━━━ MATERIAL FOR THE TASK ━━━

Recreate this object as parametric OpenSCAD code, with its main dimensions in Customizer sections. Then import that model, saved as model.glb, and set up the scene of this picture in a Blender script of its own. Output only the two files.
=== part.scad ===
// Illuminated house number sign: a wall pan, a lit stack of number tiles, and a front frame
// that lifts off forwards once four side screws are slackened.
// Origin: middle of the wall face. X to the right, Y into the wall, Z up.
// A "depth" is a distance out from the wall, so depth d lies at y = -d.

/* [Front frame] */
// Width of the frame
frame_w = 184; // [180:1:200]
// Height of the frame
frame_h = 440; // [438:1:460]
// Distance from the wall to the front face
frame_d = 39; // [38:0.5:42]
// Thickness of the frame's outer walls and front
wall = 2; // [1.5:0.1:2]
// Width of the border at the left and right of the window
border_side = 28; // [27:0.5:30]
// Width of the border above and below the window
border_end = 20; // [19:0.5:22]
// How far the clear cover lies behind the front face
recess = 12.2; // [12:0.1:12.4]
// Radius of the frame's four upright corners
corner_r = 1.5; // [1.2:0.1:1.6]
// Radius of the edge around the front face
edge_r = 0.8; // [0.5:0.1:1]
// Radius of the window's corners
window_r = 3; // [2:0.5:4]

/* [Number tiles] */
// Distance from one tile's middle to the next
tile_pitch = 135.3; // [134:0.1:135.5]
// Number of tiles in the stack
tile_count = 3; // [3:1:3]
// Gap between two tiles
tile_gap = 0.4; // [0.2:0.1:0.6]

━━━
━━━ MATERIAL FOR THE TASK ━━━

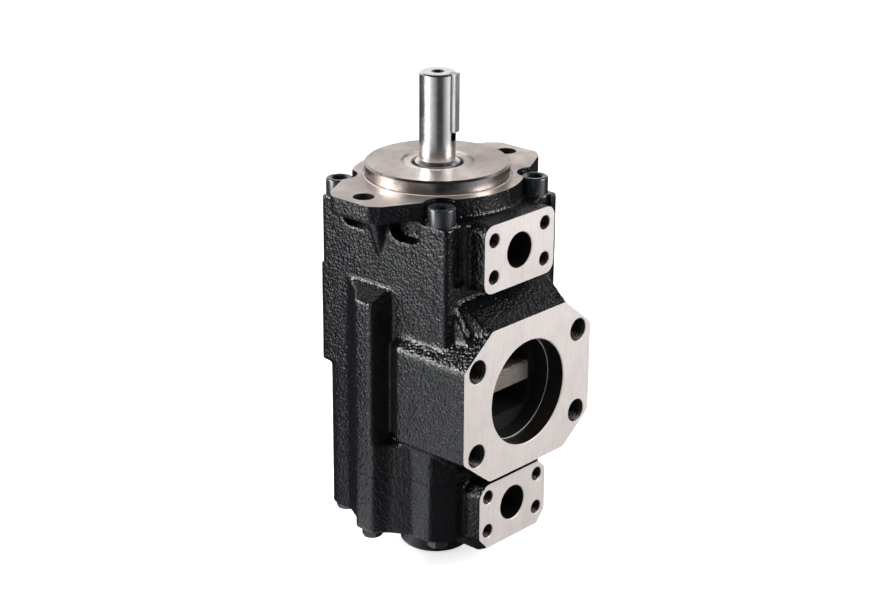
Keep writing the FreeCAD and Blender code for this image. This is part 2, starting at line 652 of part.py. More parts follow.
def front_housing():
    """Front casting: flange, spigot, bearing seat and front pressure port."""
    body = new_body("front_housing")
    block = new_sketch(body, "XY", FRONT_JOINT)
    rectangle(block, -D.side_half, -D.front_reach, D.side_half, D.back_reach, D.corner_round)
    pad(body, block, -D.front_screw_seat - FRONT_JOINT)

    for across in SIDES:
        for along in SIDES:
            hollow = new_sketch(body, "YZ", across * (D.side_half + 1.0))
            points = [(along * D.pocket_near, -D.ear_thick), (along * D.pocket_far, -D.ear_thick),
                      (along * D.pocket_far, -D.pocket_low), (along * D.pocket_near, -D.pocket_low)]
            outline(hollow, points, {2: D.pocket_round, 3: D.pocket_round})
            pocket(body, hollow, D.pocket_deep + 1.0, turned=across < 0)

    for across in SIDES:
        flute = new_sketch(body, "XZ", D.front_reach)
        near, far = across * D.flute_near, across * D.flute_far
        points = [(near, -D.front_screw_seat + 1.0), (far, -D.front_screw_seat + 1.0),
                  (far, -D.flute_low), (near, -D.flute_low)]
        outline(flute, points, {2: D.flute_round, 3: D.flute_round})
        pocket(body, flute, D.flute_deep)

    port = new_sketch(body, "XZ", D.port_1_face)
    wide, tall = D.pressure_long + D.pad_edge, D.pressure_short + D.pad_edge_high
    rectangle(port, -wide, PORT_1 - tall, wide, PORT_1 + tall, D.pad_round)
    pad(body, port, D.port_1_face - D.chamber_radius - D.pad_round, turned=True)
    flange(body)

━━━

PROBLEM: Extract from the listing above the lines between the line containing "Recreate this object" and the line containing "window_r = 3; // [2:0.5:4]", keeping both of those lines. Output nothing else.

WRITTEN RESPONSE:
Recreate this object as parametric OpenSCAD code, with its main dimensions in Customizer sections. Then import that model, saved as model.glb, and set up the scene of this picture in a Blender script of its own. Output only the two files.
=== part.scad ===
// Illuminated house number sign: a wall pan, a lit stack of number tiles, and a front frame
// that lifts off forwards once four side screws are slackened.
// Origin: middle of the wall face. X to the right, Y into the wall, Z up.
// A "depth" is a distance out from the wall, so depth d lies at y = -d.

/* [Front frame] */
// Width of the frame
frame_w = 184; // [180:1:200]
// Height of the frame
frame_h = 440; // [438:1:460]
// Distance from the wall to the front face
frame_d = 39; // [38:0.5:42]
// Thickness of the frame's outer walls and front
wall = 2; // [1.5:0.1:2]
// Width of the border at the left and right of the window
border_side = 28; // [27:0.5:30]
// Width of the border above and below the window
border_end = 20; // [19:0.5:22]
// How far the clear cover lies behind the front face
recess = 12.2; // [12:0.1:12.4]
// Radius of the frame's four upright corners
corner_r = 1.5; // [1.2:0.1:1.6]
// Radius of the edge around the front face
edge_r = 0.8; // [0.5:0.1:1]
// Radius of the window's corners
window_r = 3; // [2:0.5:4]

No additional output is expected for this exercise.